**PROVIDED MATERIAL**
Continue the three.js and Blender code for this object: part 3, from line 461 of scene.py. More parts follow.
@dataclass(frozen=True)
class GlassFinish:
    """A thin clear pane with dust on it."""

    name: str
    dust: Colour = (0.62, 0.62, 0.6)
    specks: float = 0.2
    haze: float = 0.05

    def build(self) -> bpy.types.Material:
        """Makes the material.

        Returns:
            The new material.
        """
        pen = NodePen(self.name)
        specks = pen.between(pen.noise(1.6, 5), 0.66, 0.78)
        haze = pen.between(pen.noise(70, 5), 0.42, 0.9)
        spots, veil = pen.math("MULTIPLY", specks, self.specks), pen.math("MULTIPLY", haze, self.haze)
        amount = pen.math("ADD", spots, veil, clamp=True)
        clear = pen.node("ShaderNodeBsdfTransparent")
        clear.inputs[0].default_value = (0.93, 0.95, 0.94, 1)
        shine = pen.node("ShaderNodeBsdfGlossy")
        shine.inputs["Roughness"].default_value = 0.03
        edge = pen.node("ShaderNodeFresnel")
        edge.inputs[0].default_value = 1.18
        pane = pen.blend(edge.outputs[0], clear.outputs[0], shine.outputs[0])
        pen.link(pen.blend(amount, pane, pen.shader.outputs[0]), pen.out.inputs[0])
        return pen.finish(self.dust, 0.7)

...

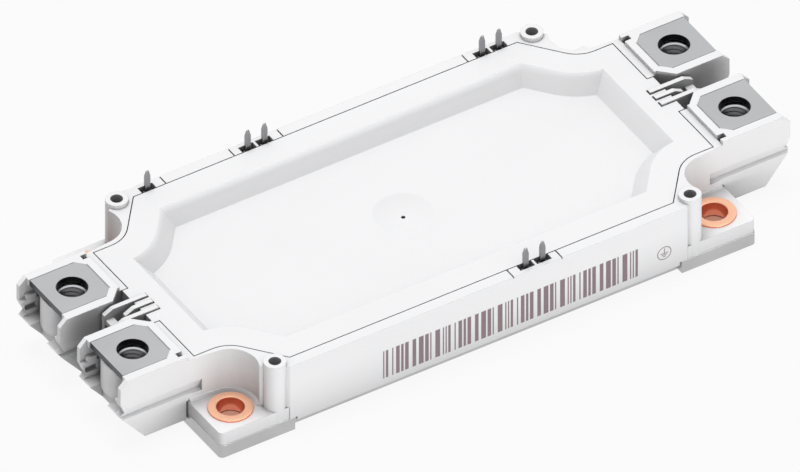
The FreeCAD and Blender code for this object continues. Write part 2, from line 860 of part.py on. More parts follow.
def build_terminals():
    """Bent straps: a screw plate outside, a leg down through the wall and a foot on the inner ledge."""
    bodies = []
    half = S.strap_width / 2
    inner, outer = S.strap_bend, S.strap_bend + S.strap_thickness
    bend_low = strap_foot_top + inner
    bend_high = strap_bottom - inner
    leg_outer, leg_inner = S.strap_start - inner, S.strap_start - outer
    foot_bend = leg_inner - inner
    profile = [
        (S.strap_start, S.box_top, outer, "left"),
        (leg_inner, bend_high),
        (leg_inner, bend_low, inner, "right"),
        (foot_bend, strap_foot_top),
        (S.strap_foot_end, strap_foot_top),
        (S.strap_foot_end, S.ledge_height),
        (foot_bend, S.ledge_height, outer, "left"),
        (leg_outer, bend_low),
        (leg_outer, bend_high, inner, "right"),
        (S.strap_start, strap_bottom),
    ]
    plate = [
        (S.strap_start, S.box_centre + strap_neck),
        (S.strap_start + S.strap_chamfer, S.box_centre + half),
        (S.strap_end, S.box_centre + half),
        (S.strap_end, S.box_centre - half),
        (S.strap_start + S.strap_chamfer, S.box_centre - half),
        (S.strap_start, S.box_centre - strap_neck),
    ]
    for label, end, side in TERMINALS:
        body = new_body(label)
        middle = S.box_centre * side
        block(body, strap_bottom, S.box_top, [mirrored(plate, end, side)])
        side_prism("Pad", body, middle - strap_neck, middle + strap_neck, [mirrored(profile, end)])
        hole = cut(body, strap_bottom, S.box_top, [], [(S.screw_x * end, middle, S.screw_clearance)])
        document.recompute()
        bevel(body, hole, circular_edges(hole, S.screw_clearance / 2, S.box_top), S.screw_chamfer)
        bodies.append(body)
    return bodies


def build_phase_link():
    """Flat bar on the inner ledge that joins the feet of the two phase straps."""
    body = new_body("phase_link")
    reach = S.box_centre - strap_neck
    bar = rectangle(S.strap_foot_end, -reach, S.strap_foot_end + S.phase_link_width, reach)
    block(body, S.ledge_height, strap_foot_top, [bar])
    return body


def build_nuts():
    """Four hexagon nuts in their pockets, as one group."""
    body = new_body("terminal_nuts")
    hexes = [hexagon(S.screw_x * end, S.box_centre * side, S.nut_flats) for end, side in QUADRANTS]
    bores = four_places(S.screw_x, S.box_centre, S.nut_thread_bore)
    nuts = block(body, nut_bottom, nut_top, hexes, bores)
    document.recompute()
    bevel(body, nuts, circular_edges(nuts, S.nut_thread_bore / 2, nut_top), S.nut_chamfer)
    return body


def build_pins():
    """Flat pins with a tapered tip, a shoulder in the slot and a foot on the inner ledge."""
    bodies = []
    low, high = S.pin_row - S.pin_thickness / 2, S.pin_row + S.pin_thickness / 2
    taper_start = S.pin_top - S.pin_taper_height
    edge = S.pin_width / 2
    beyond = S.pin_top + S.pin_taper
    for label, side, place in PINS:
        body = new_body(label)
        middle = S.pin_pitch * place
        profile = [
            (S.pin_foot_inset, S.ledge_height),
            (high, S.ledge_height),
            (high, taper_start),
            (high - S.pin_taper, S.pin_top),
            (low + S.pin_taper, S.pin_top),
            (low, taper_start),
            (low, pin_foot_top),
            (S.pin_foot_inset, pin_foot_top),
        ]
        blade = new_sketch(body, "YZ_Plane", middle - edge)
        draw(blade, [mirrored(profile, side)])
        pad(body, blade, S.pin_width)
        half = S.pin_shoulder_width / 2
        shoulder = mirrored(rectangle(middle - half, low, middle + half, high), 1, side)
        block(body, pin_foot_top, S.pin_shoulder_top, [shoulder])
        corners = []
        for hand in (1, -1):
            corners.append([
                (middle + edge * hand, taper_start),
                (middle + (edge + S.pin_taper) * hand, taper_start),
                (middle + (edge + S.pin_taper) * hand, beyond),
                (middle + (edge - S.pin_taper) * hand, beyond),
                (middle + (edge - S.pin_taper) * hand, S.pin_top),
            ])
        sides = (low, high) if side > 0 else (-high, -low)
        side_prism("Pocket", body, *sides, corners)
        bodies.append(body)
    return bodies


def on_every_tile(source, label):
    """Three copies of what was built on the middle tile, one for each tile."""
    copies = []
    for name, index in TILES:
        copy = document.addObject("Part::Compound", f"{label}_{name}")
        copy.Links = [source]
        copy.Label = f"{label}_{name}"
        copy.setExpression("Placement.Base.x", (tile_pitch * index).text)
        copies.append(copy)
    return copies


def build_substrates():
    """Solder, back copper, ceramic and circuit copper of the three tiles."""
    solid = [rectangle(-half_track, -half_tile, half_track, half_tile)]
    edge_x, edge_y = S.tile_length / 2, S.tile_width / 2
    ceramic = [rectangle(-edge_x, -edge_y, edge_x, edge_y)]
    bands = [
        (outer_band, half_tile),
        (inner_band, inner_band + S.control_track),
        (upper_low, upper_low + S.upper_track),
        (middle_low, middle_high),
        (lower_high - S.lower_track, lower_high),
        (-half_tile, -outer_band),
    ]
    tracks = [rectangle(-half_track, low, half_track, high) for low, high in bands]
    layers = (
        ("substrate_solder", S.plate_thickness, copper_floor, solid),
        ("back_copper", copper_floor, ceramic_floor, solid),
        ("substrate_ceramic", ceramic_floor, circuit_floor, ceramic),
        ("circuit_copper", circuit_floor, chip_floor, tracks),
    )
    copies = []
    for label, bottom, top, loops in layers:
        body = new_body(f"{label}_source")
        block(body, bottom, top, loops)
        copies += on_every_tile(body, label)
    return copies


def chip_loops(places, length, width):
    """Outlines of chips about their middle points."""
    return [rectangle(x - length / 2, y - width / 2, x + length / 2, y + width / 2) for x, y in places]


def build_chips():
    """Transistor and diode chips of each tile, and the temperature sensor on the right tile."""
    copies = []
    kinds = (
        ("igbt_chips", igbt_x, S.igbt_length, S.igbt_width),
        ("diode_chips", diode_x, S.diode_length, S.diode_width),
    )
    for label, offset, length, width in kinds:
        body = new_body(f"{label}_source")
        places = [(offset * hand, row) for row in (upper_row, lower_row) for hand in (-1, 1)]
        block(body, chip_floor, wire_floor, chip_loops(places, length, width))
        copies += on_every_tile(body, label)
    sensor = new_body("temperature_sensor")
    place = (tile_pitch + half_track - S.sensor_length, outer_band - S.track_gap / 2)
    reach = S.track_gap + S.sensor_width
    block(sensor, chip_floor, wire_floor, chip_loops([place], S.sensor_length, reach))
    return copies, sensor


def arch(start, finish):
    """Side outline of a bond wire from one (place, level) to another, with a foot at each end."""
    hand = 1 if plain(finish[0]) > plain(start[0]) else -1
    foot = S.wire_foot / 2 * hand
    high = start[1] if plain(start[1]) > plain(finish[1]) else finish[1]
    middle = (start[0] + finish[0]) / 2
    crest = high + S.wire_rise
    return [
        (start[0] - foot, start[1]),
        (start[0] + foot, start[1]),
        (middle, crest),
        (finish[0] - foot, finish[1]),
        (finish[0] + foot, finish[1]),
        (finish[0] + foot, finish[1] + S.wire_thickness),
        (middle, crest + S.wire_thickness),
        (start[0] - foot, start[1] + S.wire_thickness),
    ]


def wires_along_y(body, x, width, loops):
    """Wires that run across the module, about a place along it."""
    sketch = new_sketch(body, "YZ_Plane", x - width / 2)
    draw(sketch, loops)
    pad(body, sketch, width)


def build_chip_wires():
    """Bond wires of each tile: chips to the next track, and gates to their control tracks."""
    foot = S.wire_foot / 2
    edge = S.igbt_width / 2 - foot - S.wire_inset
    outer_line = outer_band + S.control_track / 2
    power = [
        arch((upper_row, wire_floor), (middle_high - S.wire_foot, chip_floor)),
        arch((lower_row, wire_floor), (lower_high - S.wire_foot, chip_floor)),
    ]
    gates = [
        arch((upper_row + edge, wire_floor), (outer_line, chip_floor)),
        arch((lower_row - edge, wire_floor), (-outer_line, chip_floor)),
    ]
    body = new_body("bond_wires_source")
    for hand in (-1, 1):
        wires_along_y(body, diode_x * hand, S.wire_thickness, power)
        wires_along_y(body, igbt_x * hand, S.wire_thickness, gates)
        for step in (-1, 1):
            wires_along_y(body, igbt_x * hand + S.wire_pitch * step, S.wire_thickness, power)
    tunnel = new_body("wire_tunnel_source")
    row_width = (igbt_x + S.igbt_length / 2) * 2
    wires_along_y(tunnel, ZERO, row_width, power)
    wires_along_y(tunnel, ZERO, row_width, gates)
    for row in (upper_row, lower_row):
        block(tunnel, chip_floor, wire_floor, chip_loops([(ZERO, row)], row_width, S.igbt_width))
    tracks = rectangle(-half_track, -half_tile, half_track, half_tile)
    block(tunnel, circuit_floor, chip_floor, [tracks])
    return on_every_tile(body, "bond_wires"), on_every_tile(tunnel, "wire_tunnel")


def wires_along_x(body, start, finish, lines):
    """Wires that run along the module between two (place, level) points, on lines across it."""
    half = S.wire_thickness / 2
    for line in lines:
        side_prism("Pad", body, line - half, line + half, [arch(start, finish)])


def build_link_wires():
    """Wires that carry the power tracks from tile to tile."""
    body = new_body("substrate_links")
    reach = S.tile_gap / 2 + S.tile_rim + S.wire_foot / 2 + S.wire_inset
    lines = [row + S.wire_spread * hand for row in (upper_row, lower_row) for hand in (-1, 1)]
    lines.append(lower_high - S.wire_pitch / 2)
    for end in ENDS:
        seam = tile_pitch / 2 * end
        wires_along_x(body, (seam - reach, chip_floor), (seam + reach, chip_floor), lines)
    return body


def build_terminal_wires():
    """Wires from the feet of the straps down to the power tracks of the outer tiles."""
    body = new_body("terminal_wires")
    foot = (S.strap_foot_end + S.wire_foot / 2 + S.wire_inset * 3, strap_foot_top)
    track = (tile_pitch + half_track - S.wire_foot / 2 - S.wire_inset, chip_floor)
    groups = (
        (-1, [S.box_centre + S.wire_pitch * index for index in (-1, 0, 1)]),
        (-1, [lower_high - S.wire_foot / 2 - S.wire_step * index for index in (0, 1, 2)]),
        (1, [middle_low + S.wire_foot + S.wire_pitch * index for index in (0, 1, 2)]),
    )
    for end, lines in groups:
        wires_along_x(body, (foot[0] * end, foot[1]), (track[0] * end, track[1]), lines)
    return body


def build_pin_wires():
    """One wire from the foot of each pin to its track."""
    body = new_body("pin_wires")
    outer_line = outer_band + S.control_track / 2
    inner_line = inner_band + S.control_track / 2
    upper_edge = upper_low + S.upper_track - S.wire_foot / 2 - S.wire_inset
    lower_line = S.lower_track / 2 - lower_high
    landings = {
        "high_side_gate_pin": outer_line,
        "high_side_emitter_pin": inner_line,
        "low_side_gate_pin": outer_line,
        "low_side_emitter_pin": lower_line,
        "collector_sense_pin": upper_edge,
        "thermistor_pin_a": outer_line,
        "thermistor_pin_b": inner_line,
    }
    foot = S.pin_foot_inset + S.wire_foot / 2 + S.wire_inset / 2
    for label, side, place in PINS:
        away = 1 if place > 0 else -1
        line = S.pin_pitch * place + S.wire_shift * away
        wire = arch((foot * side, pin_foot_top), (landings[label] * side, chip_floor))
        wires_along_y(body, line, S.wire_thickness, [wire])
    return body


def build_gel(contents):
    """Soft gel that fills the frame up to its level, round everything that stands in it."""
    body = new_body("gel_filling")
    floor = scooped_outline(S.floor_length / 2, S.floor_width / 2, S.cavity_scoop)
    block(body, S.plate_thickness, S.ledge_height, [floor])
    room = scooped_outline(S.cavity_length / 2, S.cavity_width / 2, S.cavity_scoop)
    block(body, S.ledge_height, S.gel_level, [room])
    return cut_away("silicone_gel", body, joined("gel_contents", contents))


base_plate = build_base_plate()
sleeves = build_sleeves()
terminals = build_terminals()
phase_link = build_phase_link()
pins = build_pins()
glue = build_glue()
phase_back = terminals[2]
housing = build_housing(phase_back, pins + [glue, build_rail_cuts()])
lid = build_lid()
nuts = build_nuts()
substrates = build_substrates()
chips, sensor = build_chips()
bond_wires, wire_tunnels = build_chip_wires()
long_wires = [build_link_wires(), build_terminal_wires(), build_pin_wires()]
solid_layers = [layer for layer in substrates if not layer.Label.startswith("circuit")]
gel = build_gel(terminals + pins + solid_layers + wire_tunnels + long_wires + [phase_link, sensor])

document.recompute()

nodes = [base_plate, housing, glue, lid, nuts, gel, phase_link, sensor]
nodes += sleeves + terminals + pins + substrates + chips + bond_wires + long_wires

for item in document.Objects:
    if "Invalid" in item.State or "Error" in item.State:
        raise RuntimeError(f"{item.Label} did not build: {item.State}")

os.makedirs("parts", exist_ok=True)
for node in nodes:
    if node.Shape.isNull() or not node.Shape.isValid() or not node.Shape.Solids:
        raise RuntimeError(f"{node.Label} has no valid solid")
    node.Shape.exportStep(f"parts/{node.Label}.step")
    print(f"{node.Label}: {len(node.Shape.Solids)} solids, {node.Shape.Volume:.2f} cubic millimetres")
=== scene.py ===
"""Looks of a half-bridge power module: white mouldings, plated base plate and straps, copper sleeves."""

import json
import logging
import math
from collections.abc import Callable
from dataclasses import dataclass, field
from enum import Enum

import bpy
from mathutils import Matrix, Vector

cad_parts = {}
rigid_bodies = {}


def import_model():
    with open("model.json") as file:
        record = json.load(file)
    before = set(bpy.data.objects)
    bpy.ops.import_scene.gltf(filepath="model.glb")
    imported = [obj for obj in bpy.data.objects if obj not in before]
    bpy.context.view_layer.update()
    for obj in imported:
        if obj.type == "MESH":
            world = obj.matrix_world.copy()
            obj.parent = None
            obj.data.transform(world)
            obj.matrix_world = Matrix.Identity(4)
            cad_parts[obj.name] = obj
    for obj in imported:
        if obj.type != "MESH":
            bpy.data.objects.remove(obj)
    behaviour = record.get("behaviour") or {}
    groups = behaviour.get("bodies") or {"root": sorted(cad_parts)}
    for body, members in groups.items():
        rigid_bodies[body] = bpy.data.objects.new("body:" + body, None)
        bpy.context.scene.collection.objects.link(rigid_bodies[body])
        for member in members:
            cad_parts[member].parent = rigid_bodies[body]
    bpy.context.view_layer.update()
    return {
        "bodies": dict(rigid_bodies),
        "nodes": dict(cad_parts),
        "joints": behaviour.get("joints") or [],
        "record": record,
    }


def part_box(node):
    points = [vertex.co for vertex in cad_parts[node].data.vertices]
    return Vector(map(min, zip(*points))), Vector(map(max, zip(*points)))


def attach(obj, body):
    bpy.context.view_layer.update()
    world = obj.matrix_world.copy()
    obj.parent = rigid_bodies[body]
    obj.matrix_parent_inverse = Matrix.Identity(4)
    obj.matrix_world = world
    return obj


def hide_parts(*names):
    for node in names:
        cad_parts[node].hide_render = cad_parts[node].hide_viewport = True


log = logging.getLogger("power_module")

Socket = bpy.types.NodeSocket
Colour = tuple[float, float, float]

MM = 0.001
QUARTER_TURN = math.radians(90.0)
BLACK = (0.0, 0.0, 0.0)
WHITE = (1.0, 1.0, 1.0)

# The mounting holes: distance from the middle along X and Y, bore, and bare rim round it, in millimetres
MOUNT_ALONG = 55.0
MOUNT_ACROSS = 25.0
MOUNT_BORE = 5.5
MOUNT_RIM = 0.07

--

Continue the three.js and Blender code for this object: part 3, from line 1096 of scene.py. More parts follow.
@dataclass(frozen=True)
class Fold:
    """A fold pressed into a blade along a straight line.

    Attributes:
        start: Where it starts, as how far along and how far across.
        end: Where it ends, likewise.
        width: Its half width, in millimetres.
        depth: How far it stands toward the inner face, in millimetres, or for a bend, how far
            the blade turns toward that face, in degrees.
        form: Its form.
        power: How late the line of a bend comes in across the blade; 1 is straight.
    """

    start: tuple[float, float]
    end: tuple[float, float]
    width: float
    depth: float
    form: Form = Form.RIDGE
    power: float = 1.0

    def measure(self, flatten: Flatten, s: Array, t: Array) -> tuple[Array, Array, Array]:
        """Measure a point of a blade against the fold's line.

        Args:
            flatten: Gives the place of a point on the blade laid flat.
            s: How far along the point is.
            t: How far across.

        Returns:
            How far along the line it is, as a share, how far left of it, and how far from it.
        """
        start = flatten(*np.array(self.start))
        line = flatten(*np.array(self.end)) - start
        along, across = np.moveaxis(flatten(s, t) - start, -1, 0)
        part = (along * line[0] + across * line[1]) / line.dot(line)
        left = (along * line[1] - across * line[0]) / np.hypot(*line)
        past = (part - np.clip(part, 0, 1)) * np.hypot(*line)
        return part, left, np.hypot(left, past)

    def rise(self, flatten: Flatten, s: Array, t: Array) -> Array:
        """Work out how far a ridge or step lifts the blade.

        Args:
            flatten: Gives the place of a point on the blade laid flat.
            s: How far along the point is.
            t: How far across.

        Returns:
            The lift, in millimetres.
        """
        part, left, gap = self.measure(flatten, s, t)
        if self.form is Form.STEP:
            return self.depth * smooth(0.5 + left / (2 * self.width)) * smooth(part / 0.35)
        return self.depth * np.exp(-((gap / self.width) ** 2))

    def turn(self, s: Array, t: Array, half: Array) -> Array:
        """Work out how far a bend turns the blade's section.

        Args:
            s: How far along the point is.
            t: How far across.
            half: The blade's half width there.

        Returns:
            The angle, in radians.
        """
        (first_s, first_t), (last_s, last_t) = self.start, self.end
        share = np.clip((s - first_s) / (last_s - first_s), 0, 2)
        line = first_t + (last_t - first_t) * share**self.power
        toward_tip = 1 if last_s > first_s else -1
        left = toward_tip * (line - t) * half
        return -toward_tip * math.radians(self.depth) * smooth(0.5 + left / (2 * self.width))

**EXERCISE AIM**
Starting with the line that contains "zip(*points))), Vector(map(max, zip(*points)))", repeat each line exactly, and stop once the line that contains "MOUNT_RIM = 0.07" has been repeated.

**WRITTEN ANSWER**
    return Vector(map(min, zip(*points))), Vector(map(max, zip(*points)))


def attach(obj, body):
    bpy.context.view_layer.update()
    world = obj.matrix_world.copy()
    obj.parent = rigid_bodies[body]
    obj.matrix_parent_inverse = Matrix.Identity(4)
    obj.matrix_world = world
    return obj


def hide_parts(*names):
    for node in names:
        cad_parts[node].hide_render = cad_parts[node].hide_viewport = True


log = logging.getLogger("power_module")

Socket = bpy.types.NodeSocket
Colour = tuple[float, float, float]

MM = 0.001
QUARTER_TURN = math.radians(90.0)
BLACK = (0.0, 0.0, 0.0)
WHITE = (1.0, 1.0, 1.0)

# The mounting holes: distance from the middle along X and Y, bore, and bare rim round it, in millimetres
MOUNT_ALONG = 55.0
MOUNT_ACROSS = 25.0
MOUNT_BORE = 5.5
MOUNT_RIM = 0.07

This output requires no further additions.